Farmers’ leaders have urged the prime minister to put changes to agricultural inheritance tax on hold while ministers consult with them.
National Farmers’ Union (NFU) president Tom Bradshaw told MPs farmers were ready to work with the government, adding there were “many ways” to make the policy “less bad”.
Protesters drove tractors through Westminster on Wednesday, staging another protest against October’s Budget, while in the Commons Liberal Democrat leader Sir Ed Davey called on the PM to “change course and recognise the vital role that British family farms play”.
But Sir Keir Starmer insisted the “vast majority” of farmers would not be affected by the tax changes.
As a result of the Budget, from April 2026, inherited agricultural assets worth more than £1m, which were previously exempt, will be liable to inheritance tax (IHT) at 20% – half the normal rate.
Other allowances could allow a couple to pass on a farm worth up to £3m.
But many farmers argue that while they might be asset rich – in terms of their land and livestock – they are cash poor and the changes will force them to sell up to pay the tax.
Farmers’ leaders appeared before MPs on the Commons environment, food and rural affairs committee on Wednesday.
Mr Bradshaw called for tax changes to focus on personal wealth, not business wealth, which he said would lead to a “very different proposal than the one that’s on the table”.
“Our position is: let’s work with you to get to an outcome that works for all rather than the blunt instrument that we have today,” he told MPs.
He was moved to tears when he spoke about farmers taking their lives.

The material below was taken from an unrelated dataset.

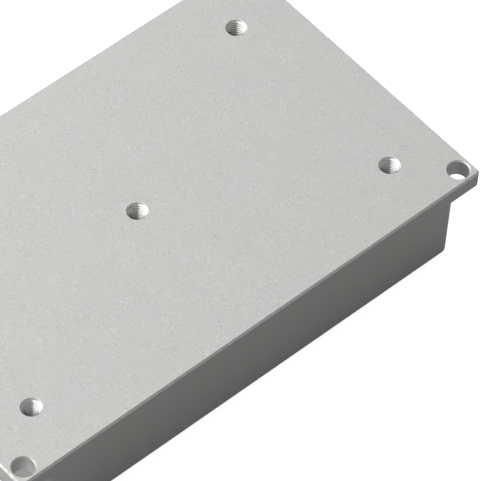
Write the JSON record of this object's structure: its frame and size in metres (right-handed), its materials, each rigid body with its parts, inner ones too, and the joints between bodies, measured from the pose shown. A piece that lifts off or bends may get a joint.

“No policy should ever be published that has that unintended side effect. It’s not money. This is a lifetime of work, it’s the heritage and the custodianship of their farm.”
Victoria Vyvyan, president of the Country Land and Business Association, said: “Let’s stop and think. Let’s not just crash forward, hoping against hope that this will turn out alright or it will turn out differently.”
Robert Martin, national chairman at the Tenant Farmers Association, said the plan to close the tax loophole – involving wealthy people avoiding inheritance tax by buying up farmland – would not work because capital gains tax rollover relief for agricultural businesses had been left in place.
Tax expert Dr Arun Advani, director of think tank CenTax, told the committee the Budget measures would probably only “slightly” slow land price inflation, because the 20% IHT rate was “still much more attractive than other sorts of assets”.
“What you will still have in this world is people who want to buy up agricultural land competing with genuine farmers who are trying to expand their farm, who really are actually wanting to work on the land,” he said.
And Stuart Maggs, head of tax and partner at law firm Howes Percival, told MPs that agricultural estates earned a rate of return of only about 0.5% to 1%.
“It simply means this is going to be unaffordable and so farms are going to have to sell land or sell up. And it’s going to happen a lot.”
He added it would be the “unfortunate” who were most caught out by the changes, such as farmers who died early or were too old to have enough time to plan.
During Prime Minister’s Questions, Sir Ed called for a rethink of the policy, saying family farms had been badly let down by the previous Conservative government and now felt the recent Budget would be “the final blow”.
Sir Keir replied that the government had put “a record” £5bn into farming over the next two years.
On IHT, he added, “in a typical family case the threshold is £3m and therefore the vast majority of farmers will be unaffected despite the fearmongering of the party opposite [the Conservatives]”.
The prime minister’s spokesman later said there would not be a rethink on inheritance tax, adding “we understand the strength of feeling about the changes, but we are clear this will only affect a small number of estates”.
Meanwhile, the environment department highlighted £343m in payments for nature-friendly farming activities, external last week, benefiting more than 31,000 farmers.
It also announced new details for its environmental land management schemes, which pay farmers for “public goods”, ranging from healthy soil, rivers and hedgerows to habitat creation and large-scale nature restoration work.
Separately, a government report has warned, external that long-term decline in the rural environment and worsening climate change pose serious risks to UK food security.
The latest three-yearly report on food security has found the UK was 75% self-sufficient in the food that can be grown in this country last year, and produced the equivalent of 62% of food consumed.
But while the figures were broadly unchanged from the past 20 years, the report said declines in “natural capital” – resources such as clean water, healthy soils and wildlife such as pollinators – were a pressing problem for UK food production.
Extreme weather continued to have a significant effect on domestic production, particularly arable crops, fruit and vegetables, it added.